Can Main Street Businesses Just Convert?  No!

Nor Should They.  Here’s why. 

If “corporate-only” advocates have their way and the corporate tax rate is reduced, should pass-through businesses just switch to C status to access the lower rates?   Would that shift improve the tax code and how we treat closely-held businesses?  The answer to both questions is an emphatic no.  Here are the main points:

  • It’s the opposite of tax reform.  Taken as a whole, the corporate-only approach is effectively “anti-tax reform” in that it will return us to the pre-1986 era, when corporate tax rates were significantly lower than the top individual rate and tax shelters and gaming dominated taxpayer behavior.
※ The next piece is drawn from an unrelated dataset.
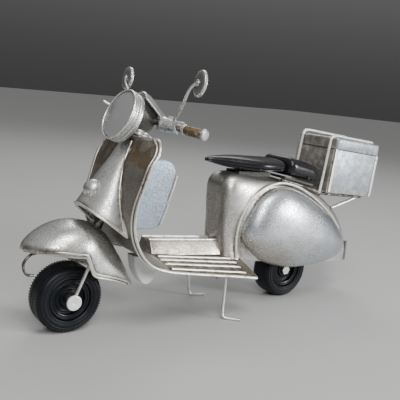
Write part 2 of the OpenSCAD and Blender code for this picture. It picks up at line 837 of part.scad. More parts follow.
module hub_caps() {
    cap_r = 2.2;
    color("white") place() for (side = [-1, 1])
        translate([front_x, side * 6.15, wheel_r]) bar_y(cap_r, -0.4, 0.4);
}

// ---------------------------------------------------------------- wheels
module tyre() {
    r = wheel_r;
    h = tyre_w / 2;
    half = [[6.2, h - 0.9], [6.4, h - 0.3], [7.0, h - 0.1], [8.2, h], [9.0, h - 0.3], [9.6, h - 1.0],
            [r - 0.1, h - 1.9], [r, h - 2.9]];
    other = [for (i = [len(half) - 1 : -1 : 0]) [half[i][0], -half[i][1]]];
    rotate([90, 0, 0]) rotate_extrude($fn = 96) polygon(concat(half, other));
}

module hub() {
    h = tyre_w / 2;
    bore = axle_d / 2 + clearance;
    half = [[bore, h - 1.4], [2.9, h - 1.4], [2.9, h - 2.0], [4.4, h - 2.0], [4.6, h - 0.9],
            [5.8, h - 0.7], [6.2, h - 1.0]];
    other = [for (i = [len(half) - 1 : -1 : 0]) [half[i][0], -half[i][1]]];
    rotate([90, 0, 0]) rotate_extrude($fn = 96) polygon(concat(half, other));
}

module front_tyre() color(BLACK) place() translate([front_x, 0, wheel_r]) tyre();
module front_hub() color(BLACK) place() translate([front_x, 0, wheel_r]) hub();
module rear_tyre() color(BLACK) place() translate([rear_x, 0, wheel_r]) tyre();
module rear_hub() color(BLACK) place() translate([rear_x, 0, wheel_r]) hub();

head_tube();
leg_shield();
shield_wire_left();
shield_wire_right();
horn_cover();
horn_cover_wires();
horn_dome();
glove_box();
glove_box_wire();
floor_pan();
floor_ribs();
tunnel();
tunnel_rails();
spine_foot();
body_shell();
arch_wires();
cowl_left();
cowl_right();
saddle_base();
saddle();
pillion_pan();
pillion();
rack_rails();
rack_struts();
box_case();
box_lid();
box_straps();
box_corner_strips();
tail_light();
number_plate();
swing_arm();
rear_axle();
stand_brackets();
steering_column();
lower_race();
neck_collar();
headset();
lamp_bowl();
lamp_rim();
lamp_bezel();
lamp_glass();
handlebar();
bar_collars();
grips();
grip_ferrules();
levers();
mirror_stems();
mirror_heads();
mirror_glasses();
fork();
mudguard();
mudguard_rim();
bumper_wire();
front_axle();
hub_caps();
front_tyre();
front_hub();
rear_tyre();
rear_hub();
stand();
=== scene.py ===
import json
import math

import bmesh
import bpy
import numpy as np
from mathutils import Matrix, Vector, noise
from mathutils.kdtree import KDTree


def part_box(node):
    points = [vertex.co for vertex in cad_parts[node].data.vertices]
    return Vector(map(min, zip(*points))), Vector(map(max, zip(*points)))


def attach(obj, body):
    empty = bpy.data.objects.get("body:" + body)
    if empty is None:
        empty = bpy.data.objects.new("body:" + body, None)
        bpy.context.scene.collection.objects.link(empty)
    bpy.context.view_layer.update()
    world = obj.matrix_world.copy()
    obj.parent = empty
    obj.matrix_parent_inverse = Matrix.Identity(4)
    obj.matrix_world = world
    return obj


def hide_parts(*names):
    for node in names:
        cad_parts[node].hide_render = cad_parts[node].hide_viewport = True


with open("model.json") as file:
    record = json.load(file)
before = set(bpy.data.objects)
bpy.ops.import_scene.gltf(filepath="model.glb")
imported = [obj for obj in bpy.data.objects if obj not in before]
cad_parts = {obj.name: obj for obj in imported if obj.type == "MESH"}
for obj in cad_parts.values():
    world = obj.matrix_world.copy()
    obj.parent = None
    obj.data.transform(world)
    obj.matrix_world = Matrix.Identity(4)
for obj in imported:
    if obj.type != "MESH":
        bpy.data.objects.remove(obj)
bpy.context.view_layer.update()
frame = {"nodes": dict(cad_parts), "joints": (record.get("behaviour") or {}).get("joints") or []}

# Handmade tin scooter ornament. Shapes are drawn in millimetres: x forward, y to
# the scooter's left, z up, from the ground midway between the wheels.
MM = 0.001

# Points closer than MERGE become one, and edges shorter than SLIVER are dropped, in metres.
MERGE, SLIVER = 2e-6, 1e-6

# Every dent comes from this seed; without one they would differ each time the script runs.
DENT_SEED = 7
noise.seed_set(DENT_SEED)


# ---------------------------------------------------------------- places
def middle(node):
    low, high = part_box(node)
    return (low + high) / 2 / MM


def shift(x, y, z):
    return Matrix.Translation((x, y, z))


def turn(degrees, axis):
    return Matrix.Rotation(math.radians(degrees), 4, axis)


front, rear = middle("front_axle"), middle("rear_tyre")
wheel_r = front.z
steering_axis = next(j["axis"] for j in frame["joints"] if j["name"] == "steering_turn")
rake = math.degrees(math.atan2(-steering_axis[0], steering_axis[2]))

GROUND = shift((front.x + rear.x) / 2, 0, 0)
RAKED = shift(front.x, 0, wheel_r) @ turn(-rake, "Y")
LAMP = RAKED @ shift(0, 0, 53.6) @ turn(90, "Y")
BOX = GROUND @ shift(-52.3, 0, 39.6) @ turn(-5.5, "Y")
BOX_L, BOX_W, BOX_H, LID_H = 23.7, 18.8, 20, 4
BODY_W = 8
RAIL_Y = 6.7
FORK_Y = 5.3
RIB_Y = (6.6, 9.2, 11.8, 14.6)
MIRROR_YAW = {1: -12, -1: -6}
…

  • It’s a tax hike either way.  Pass-through businesses that retain their status would pay a top rate of 45 percent.  Those that switch to C status would pay the lower corporate tax, but also be subject to a second layer of tax on their dividends, so their total combined tax would be 48 percent.  It’s a tax hike either way, even with the lower corporate rate.
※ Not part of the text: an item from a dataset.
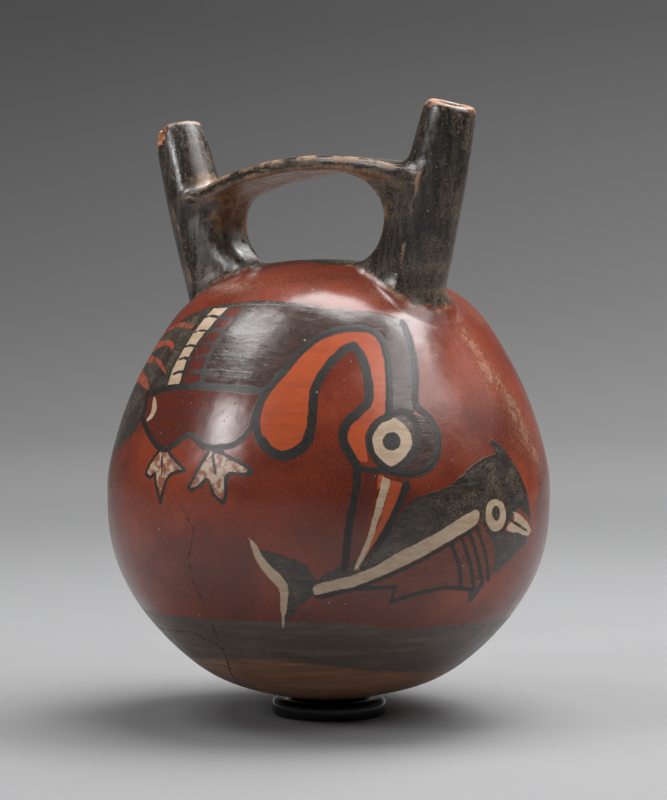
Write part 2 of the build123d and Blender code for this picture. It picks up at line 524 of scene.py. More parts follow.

  • The double tax applies to the sale of closely-held C corporations too.  When a pass-through owner sells their business, they pay the capital gains rate on any gain.  The same treatment applies to shareholders of publicly traded corporations — they pay a single tax at the capital gains rate.  But gains from the sale of a closely-held C corporation are taxed twice, first at the corporate rate and again at the capital gains rate.  Even with the lower corporate tax rate, that combination still means a total effective tax of over 40 percent.